◆ **Your goal**
What is needed is the run of lines from the one containing "const ivory = new" through the one containing "depsgraph = bpy.context.evaluated_depsgraph_get()", echoed exactly, with both ends kept and nothing added.

◆ **Given entries**
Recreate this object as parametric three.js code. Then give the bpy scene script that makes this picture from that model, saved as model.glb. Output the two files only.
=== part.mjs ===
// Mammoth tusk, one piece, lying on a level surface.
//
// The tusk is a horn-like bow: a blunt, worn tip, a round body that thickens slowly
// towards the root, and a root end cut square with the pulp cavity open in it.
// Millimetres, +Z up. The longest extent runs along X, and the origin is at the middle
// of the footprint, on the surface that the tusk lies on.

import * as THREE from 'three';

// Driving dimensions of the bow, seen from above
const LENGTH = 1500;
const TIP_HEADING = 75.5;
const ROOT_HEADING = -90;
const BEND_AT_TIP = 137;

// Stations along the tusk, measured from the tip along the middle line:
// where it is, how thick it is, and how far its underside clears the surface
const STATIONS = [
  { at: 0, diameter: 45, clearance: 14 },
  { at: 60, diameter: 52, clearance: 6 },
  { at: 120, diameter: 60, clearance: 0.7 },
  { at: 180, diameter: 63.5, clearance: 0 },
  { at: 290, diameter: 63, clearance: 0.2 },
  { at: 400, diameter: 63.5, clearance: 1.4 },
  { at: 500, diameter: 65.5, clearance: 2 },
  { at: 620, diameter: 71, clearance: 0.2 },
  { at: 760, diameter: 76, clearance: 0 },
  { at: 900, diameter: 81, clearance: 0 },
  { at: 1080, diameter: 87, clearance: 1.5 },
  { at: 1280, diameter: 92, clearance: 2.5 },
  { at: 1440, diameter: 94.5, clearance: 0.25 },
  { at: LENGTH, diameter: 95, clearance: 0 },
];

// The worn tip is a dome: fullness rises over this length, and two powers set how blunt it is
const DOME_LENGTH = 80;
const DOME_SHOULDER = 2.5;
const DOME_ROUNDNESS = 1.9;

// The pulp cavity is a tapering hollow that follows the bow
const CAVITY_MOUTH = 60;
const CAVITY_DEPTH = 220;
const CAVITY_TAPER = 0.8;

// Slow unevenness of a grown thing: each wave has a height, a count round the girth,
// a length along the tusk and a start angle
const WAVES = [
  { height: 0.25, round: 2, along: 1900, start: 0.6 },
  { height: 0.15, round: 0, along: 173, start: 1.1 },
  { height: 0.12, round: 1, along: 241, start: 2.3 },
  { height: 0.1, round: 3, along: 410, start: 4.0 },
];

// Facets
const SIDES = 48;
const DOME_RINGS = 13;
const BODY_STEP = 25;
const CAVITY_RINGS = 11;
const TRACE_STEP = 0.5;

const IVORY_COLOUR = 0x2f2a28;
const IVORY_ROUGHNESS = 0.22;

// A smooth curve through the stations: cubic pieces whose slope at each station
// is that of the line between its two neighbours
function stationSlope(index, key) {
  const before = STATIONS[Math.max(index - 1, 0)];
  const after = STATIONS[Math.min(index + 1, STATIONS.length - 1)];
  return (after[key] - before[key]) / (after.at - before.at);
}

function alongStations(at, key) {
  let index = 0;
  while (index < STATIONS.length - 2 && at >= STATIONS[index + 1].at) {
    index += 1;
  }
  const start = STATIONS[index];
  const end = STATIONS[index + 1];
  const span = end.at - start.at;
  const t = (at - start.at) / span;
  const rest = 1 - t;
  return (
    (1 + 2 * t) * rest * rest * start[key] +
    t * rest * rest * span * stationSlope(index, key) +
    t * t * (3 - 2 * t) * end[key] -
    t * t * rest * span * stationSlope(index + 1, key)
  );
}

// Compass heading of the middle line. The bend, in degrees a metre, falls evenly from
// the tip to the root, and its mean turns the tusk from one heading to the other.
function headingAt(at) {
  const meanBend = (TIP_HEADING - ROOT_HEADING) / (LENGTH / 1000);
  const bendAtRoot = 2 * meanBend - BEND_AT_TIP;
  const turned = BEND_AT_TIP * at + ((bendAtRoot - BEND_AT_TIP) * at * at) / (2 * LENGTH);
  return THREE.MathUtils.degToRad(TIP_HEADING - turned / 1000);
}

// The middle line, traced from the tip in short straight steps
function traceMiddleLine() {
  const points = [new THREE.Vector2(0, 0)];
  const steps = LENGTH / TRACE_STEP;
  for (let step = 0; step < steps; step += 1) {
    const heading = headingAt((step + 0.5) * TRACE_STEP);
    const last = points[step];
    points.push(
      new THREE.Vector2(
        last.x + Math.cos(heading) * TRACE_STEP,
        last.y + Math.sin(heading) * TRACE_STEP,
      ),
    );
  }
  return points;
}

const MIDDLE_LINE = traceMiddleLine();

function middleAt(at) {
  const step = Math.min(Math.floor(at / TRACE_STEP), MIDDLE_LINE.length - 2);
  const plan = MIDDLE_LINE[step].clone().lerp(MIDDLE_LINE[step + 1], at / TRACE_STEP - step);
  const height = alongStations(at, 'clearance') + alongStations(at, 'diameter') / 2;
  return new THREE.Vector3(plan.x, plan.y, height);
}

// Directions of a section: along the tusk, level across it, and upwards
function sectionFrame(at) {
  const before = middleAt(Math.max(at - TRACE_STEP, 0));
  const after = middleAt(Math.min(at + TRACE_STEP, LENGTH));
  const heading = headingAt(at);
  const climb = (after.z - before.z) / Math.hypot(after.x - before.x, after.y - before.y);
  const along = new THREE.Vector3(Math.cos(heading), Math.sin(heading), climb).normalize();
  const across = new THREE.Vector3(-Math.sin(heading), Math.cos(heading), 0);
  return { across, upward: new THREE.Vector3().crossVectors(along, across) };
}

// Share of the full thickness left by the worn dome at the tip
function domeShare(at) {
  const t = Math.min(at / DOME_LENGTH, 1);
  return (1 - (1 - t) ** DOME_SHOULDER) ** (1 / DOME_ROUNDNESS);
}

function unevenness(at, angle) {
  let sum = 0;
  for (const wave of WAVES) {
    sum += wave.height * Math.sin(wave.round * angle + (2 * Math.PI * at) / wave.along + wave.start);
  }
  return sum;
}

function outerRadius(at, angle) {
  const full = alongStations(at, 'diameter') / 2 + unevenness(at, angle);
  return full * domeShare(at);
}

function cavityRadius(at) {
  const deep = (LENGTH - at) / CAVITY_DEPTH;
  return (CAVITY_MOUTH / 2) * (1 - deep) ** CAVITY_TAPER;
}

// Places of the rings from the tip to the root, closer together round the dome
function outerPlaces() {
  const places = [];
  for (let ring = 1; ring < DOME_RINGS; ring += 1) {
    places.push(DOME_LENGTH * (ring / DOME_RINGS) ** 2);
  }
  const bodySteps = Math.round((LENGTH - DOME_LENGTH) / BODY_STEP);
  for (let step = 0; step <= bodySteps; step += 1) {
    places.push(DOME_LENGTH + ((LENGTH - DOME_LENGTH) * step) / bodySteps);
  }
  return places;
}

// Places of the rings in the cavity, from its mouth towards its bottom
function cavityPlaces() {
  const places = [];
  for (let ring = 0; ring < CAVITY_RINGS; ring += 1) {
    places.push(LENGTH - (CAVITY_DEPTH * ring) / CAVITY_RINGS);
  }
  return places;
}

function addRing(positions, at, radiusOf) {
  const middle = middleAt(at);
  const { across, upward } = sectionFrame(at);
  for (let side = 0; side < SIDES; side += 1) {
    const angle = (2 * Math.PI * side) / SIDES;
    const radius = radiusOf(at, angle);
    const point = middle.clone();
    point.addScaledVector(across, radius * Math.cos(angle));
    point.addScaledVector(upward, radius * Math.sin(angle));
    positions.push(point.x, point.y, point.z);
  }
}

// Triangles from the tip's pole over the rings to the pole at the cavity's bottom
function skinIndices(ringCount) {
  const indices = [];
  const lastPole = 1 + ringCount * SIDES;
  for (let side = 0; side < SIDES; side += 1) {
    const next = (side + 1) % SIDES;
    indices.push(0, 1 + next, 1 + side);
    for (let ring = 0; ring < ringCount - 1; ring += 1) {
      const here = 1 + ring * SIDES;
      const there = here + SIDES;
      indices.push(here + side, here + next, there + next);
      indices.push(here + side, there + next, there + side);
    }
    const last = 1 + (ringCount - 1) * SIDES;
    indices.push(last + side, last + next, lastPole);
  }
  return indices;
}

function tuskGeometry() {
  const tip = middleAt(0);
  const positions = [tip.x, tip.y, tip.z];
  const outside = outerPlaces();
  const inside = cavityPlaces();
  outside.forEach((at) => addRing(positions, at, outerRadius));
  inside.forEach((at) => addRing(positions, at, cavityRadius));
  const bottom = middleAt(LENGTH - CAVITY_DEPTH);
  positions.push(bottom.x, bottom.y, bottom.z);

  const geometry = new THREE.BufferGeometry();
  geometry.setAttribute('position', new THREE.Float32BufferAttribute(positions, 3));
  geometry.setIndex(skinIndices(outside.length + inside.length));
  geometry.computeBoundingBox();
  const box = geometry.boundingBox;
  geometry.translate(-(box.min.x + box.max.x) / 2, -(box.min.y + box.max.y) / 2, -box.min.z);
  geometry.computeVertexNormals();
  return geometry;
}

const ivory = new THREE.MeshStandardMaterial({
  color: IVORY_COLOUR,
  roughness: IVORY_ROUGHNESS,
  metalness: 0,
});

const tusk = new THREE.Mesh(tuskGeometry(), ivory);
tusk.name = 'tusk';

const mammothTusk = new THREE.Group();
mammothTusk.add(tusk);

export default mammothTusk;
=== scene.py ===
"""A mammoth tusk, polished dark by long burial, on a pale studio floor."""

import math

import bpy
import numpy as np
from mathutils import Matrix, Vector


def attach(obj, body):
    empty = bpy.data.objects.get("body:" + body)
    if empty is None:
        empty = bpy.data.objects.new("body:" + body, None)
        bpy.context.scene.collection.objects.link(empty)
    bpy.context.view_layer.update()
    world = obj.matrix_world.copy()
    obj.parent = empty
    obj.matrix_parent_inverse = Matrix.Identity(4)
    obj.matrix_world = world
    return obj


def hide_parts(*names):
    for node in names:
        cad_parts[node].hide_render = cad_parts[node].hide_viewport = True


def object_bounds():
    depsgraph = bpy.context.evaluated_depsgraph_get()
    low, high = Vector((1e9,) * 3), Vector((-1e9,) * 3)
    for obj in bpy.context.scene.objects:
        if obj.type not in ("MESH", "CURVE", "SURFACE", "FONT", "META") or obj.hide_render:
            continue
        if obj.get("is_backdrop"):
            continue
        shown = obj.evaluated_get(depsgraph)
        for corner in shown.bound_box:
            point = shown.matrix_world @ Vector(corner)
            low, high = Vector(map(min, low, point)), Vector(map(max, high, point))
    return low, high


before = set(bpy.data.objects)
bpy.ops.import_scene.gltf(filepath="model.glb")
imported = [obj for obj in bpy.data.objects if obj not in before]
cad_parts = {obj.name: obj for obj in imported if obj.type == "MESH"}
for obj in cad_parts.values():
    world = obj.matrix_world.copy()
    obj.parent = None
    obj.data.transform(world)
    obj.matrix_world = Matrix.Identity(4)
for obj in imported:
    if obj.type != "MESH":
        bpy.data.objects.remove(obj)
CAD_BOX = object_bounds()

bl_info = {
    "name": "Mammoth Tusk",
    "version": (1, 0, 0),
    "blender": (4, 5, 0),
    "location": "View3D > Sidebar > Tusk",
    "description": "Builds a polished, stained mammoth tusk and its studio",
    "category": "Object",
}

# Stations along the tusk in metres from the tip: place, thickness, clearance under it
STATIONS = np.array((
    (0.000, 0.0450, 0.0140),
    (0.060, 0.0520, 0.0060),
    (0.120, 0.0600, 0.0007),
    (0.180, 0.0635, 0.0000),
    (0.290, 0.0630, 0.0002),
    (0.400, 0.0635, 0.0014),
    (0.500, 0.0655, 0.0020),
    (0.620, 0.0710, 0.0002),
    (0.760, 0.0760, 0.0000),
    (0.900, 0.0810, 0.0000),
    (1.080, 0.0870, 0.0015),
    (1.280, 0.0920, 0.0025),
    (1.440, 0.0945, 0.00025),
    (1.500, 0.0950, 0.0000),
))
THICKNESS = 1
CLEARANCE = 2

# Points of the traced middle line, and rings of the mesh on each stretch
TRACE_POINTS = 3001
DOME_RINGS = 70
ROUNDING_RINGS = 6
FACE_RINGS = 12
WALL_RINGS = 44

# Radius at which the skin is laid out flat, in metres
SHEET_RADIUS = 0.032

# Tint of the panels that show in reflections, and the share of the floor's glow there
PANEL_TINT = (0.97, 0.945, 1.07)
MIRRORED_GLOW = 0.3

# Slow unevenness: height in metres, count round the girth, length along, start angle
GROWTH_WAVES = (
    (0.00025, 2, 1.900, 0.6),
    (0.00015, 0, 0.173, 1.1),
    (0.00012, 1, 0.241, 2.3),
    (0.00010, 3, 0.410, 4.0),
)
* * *
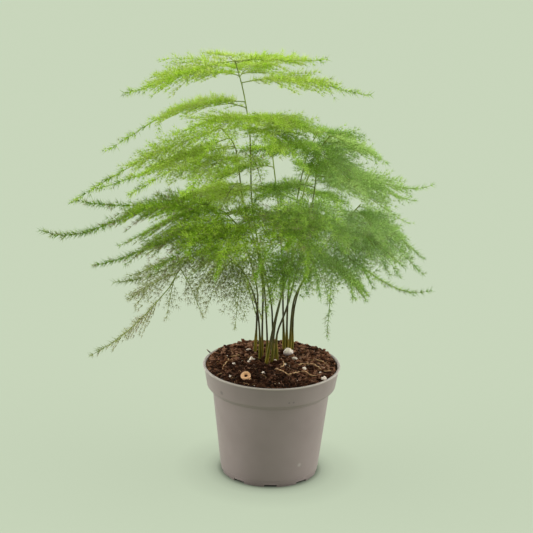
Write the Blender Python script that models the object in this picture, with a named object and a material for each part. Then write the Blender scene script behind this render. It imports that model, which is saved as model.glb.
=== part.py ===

◆ **Result**
const ivory = new THREE.MeshStandardMaterial({
  color: IVORY_COLOUR,
  roughness: IVORY_ROUGHNESS,
  metalness: 0,
});

const tusk = new THREE.Mesh(tuskGeometry(), ivory);
tusk.name = 'tusk';

const mammothTusk = new THREE.Group();
mammothTusk.add(tusk);

export default mammothTusk;
=== scene.py ===
"""A mammoth tusk, polished dark by long burial, on a pale studio floor."""

import math

import bpy
import numpy as np
from mathutils import Matrix, Vector


def attach(obj, body):
    empty = bpy.data.objects.get("body:" + body)
    if empty is None:
        empty = bpy.data.objects.new("body:" + body, None)
        bpy.context.scene.collection.objects.link(empty)
    bpy.context.view_layer.update()
    world = obj.matrix_world.copy()
    obj.parent = empty
    obj.matrix_parent_inverse = Matrix.Identity(4)
    obj.matrix_world = world
    return obj


def hide_parts(*names):
    for node in names:
        cad_parts[node].hide_render = cad_parts[node].hide_viewport = True


def object_bounds():
    depsgraph = bpy.context.evaluated_depsgraph_get()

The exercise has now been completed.